In mid-April 2004 Foot Locker significantly increased its market share in the rival Footaction retail chain from the bankrupt retailer Footstar Inc.. Within a few weeks, however, Finish Line countered with a larger bid for about half of Footaction's stores. Foot Locker responded by raising its initial bid of $160 million to $225 million. The competition between the two intensified the following month when Finish Line filed a corporate espionage suit against Foot Locker, claiming that the retailer was actively recruiting management from its stores.

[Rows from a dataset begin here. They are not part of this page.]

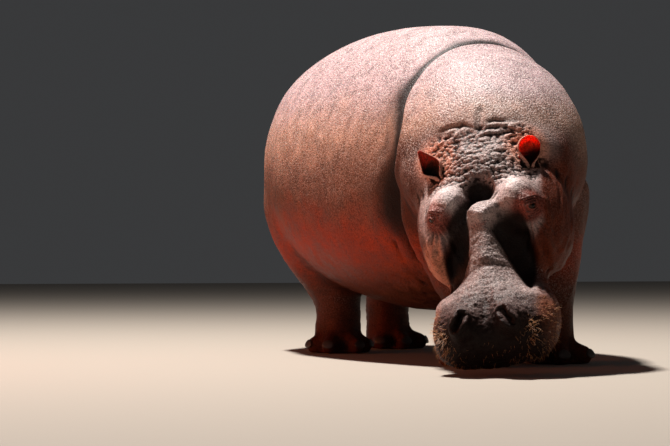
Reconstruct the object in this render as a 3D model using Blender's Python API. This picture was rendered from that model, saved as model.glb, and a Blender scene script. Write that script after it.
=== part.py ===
"""A common hippopotamus grazing with its head down, as a still life-size model.

The animal faces -Y, its left side is +X and the floor is z = 0. All sizes are metres.
Each region of the body is lofted through a few named sections, the regions are fused into one
smooth flesh, and thin cuts then part that flesh into the pieces a person would name. Eyes,
ears, tail and toenails are solids of their own, seated in pockets.
"""

from math import cos, exp, pi, radians, sin

import bmesh
import bpy
from mathutils import Matrix, Vector

# ---------------------------------------------------------------- driving sizes
GAP = 0.0003
VOXEL = 0.014
SOFTEN_PASSES = 6
BLEND_PASSES = 40
FLESH_TRIANGLES = 3150
RING_POINTS = 36
RINGS_PER_SPAN = 4

POLL = Vector((-0.371, -1.261, 0.85))
HEAD_YAW = radians(-38)
HEAD_ROLL = radians(-8)
HEAD_PITCH = radians(59.7)
HEAD = (
    Matrix.Translation(POLL)
    @ Matrix.Rotation(HEAD_YAW, 4, "Z")
    @ Matrix.Rotation(HEAD_ROLL, 4, "Y")
    @ Matrix.Rotation(HEAD_PITCH, 4, "X")
)

# A trunk section: x, y, half width, top, bottom and height of the widest point.
TRUNK = [
    (0.0, 1.16, 0.02, 0.97, 0.93, 0.95),
    (0.0, 1.14, 0.14, 1.08, 0.80, 0.94),
    (0.0, 1.06, 0.30, 1.20, 0.62, 0.92),
    (0.0, 0.88, 0.42, 1.325, 0.44, 0.88),
    (0.0, 0.65, 0.51, 1.40, 0.33, 0.84),
    (0.0, 0.35, 0.568, 1.435, 0.252, 0.80),
    (0.0, 0.05, 0.578, 1.438, 0.212, 0.76),
    (-0.01, -0.25, 0.55, 1.42, 0.205, 0.76),
    (-0.035, -0.50, 0.49, 1.38, 0.245, 0.78),
    (-0.075, -0.72, 0.41, 1.29, 0.34, 0.81),
    (-0.11, -0.90, 0.36, 1.18, 0.45, 0.83),
    (-0.14, -1.02, 0.27, 1.06, 0.57, 0.83),
    (-0.15, -1.08, 0.10, 0.93, 0.73, 0.83),
]
TRUNK_POWER = 2.0

# A neck section: centre x, y, z, half width and half height.
NECK = [
    (-0.05, -0.55, 0.90, 0.36, 0.40),
    (-0.118, -0.80, 0.87, 0.377, 0.39),
    (-0.18, -0.97, 0.81, 0.375, 0.365),
    (-0.25, -1.08, 0.745, 0.350, 0.305),
    (-0.30, -1.14, 0.69, 0.31, 0.215),
    (-0.34, -1.20, 0.64, 0.22, 0.13),
    (-0.36, -1.23, 0.61, 0.05, 0.04),
]

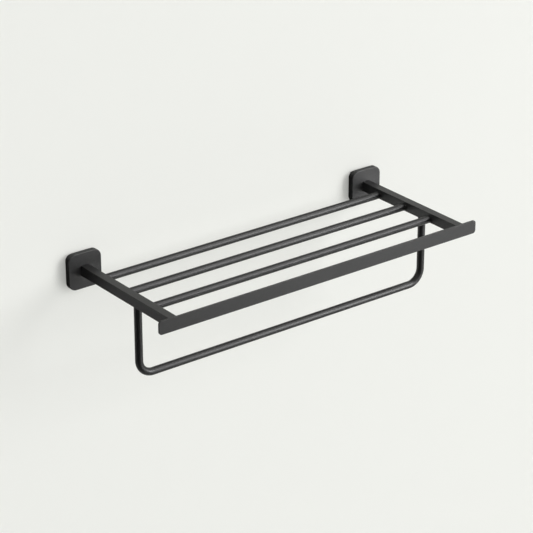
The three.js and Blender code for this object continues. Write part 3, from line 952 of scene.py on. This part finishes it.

The suit was perhaps less significant for its claims than for highlighting the extent to which Foot Locker had come to dominate the U.S. athletic apparel market. In the six years following Matthew Serra's arrival at Venator, he had led a team that turned the company around, from a money-losing, diverse corporation to a lean, focused retail powerhouse. "Foot Locker has been very successful during this time frame in terms of growing sales and profits and our shareholders have been nicely rewarded," Serra told Katie Abel of Footwear News. "As a result, I believe the morale of our organization is high and our 44,000 worldwide associates come to work each day with a winning attitude."

Principal Operating Units: Foot Locker; Kids Foot Locker; Lady Foot Locker; Footaction USA; Champs Sports; Eastbay.

Principal Competitors: The Sports Authority, Inc.; The Finish Line, Inc.